Das klingt für europäische Ohren sehr amerikanisch: Von der Kirchenmusik kommend in den Musikberuf zu gelangen. Meinst Du denn, dass Musik immer auch eine Botschaft vermittelt?

JL: In der Tat, ist die Musik ein Transportmittel. In der Kirche ist Musik ein Hilfsmittel, den Menschen hier ihre Bedürfnisse zu erfüllen. Wenn du für Musik begabt bist, kannst Du damit helfen. Das ist nicht anders, als wenn Du in anderen Dingen eine Begabung hättest. Ein anderer kann vielleicht gut feiern und organisiert besser Partys ...  (lacht).

Aber Du singst in der Oper und vermittelst etwas sowohl mit Singen als auch Spielen. Hat beides gleich große Bedeutung für Dich?
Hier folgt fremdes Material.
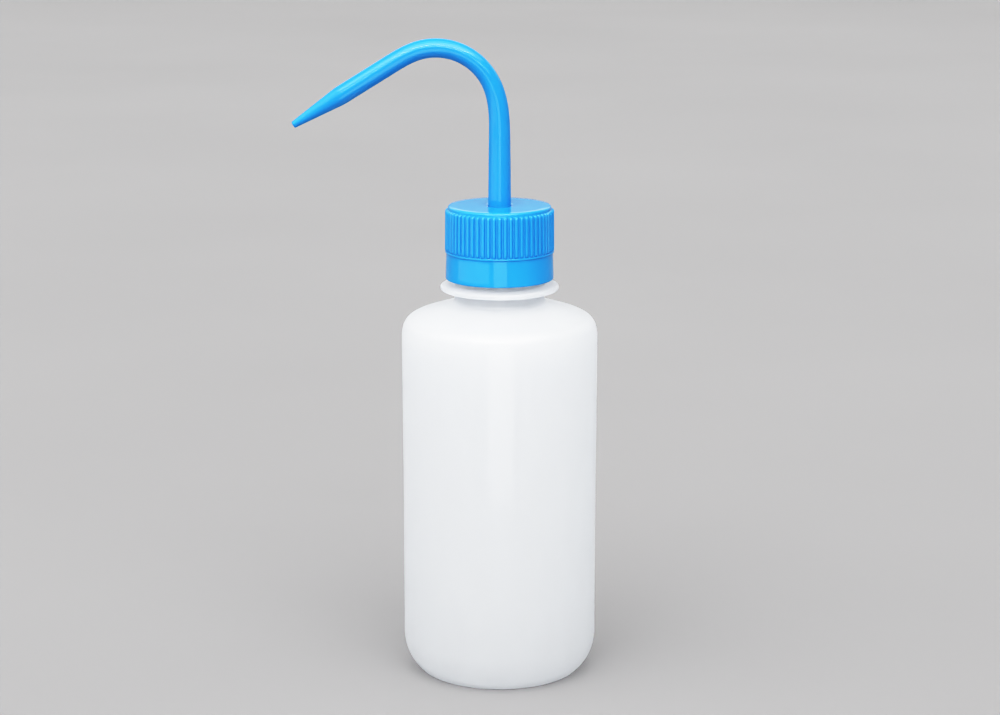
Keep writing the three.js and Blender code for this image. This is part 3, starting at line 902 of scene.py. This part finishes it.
def make_sky():
    """The panels: a range across, a range along, the width of the soft edge, and a brightness."""
    sky = Sky()
    # The wide box overhead, its brighter front half, and that half's bright front edge.
    sky.panel((-1.46, 1.1), (-1.08, 0.2), 0.04, 1.9)
    sky.panel((-0.9, 0.8), (-1.08, -0.3), 0.05, 3.0)
    sky.panel((-0.8, 0.8), (-1.11, -1.04), 0.01, 22.0)
    # A narrow strip lower down on the camera's side, for a fine highlight.
    sky.panel((-3.0, 2.0), (-2.46, -2.34), 0.02, 16.0)
    # Weak fill from the front, the left and the back.
    sky.panel((-3.5, 2.0), (-6.0, -1.2), 0.3, 0.8)
    sky.panel((-4.0, -1.6), (-2.0, 1.5), 0.3, 1.4)
    sky.panel((-3.5, 3.0), (1.2, 4.3), 0.3, 0.8)
    sky.light_up(0.62)


def make_lights():
    """Two cards for soft reflections on the bottle's side, a box near the camera, and a fill that
    keeps the shadow on the bench light. Places and sizes are in metres."""
    soft_light("low_card", (0.028, -0.3, 0.11), (0, 0, 0.11), (0.146, 0.22), 1.8, PIECES)
    soft_light("left_card", (-0.43, -0.26, 0.105), (0, 0, 0.105), (0.8, 0.1), 1.1, PIECES)
    soft_light("near_box", (-0.08, -0.62, 0.64), (AXIS_X * MM, 0, 0.12), (0.6, 0.32), 2.6)
    soft_light("floor_fill", (0, 0, 3), (0, 0, 0), (8, 8), 1.3, BENCH)


def make_camera():
    """The photograph's viewing angle: a long lens about a metre off, looking a little down."""
    picture_width = 1000
    lens_pixels = 2600
    pitch_down = 12.81
    right_of_axis = 0.15
    distance = 0.980
    height = 0.3473
    camera = bpy.data.cameras.new("camera")
    camera.sensor_width = 36
    camera.lens = camera.sensor_width * lens_pixels / picture_width
    camera.clip_start = 0.01
    eye = bpy.data.objects.new("camera", camera)
    eye.location = ((AXIS_X + right_of_axis) * MM, -distance, height)
    eye.rotation_euler = (math.radians(90 - pitch_down), 0, 0)
    bpy.context.scene.collection.objects.link(eye)
    bpy.context.scene.camera = eye


make_floor()
make_sky()
make_lights()
load_film()
make_camera()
JL: Ich denke, das müssen wir jetzt unterscheiden, wenn wir gerade über die religiösen Ursprünge gesprochen haben. Auf der Bühne kann man zum Beispiel nicht bescheiden sein, Du zeigst den Leuten vielmehr was Du alles kannst, warum Du großartig bist (lacht). Dafür liebt das Publikum Dich.

Du schaust gar nicht aus, wie man sich typischerweise einen Opernsänger vorstellt. Was ist denn zu Hause deine Lieblingsmusik?   

JL: Das nehme ich jetzt mal als Kompliment. Es freut mich, wenn ich privat ganz anders wirke mit meinem Outfit. Und natürlich liebe ich die Musik, die ich auf der Bühne singe. Aber wenn ich zu Hause bin, höre ich auch Aufnahmen von Sängern, die ich momentan schätze, oder ganz andere Musikstücke, die ich gerade besonders mag. Das kann Hip-Hop sein, Stevie Wonder, Neil Young oder Bob Dylan. Es könnten auch mehr kontemporäre Musiker sein. Ich liebe den Künstler Thundercat! Er spielt Bass,  6-String Bass und singt. Er hat eine wirklich tolle Stimme.

Du wirst bald Vater. Sicherlich hörst du bald meist Schlaflieder für Dein Baby. In Englisch oder Deutsch?

JL: (lacht) Beides, ich habe immerhin ein A1-Degree. Ich bin zwar nicht perfekt im Deutschen, aber ich verstehe meistens alles sehr gut.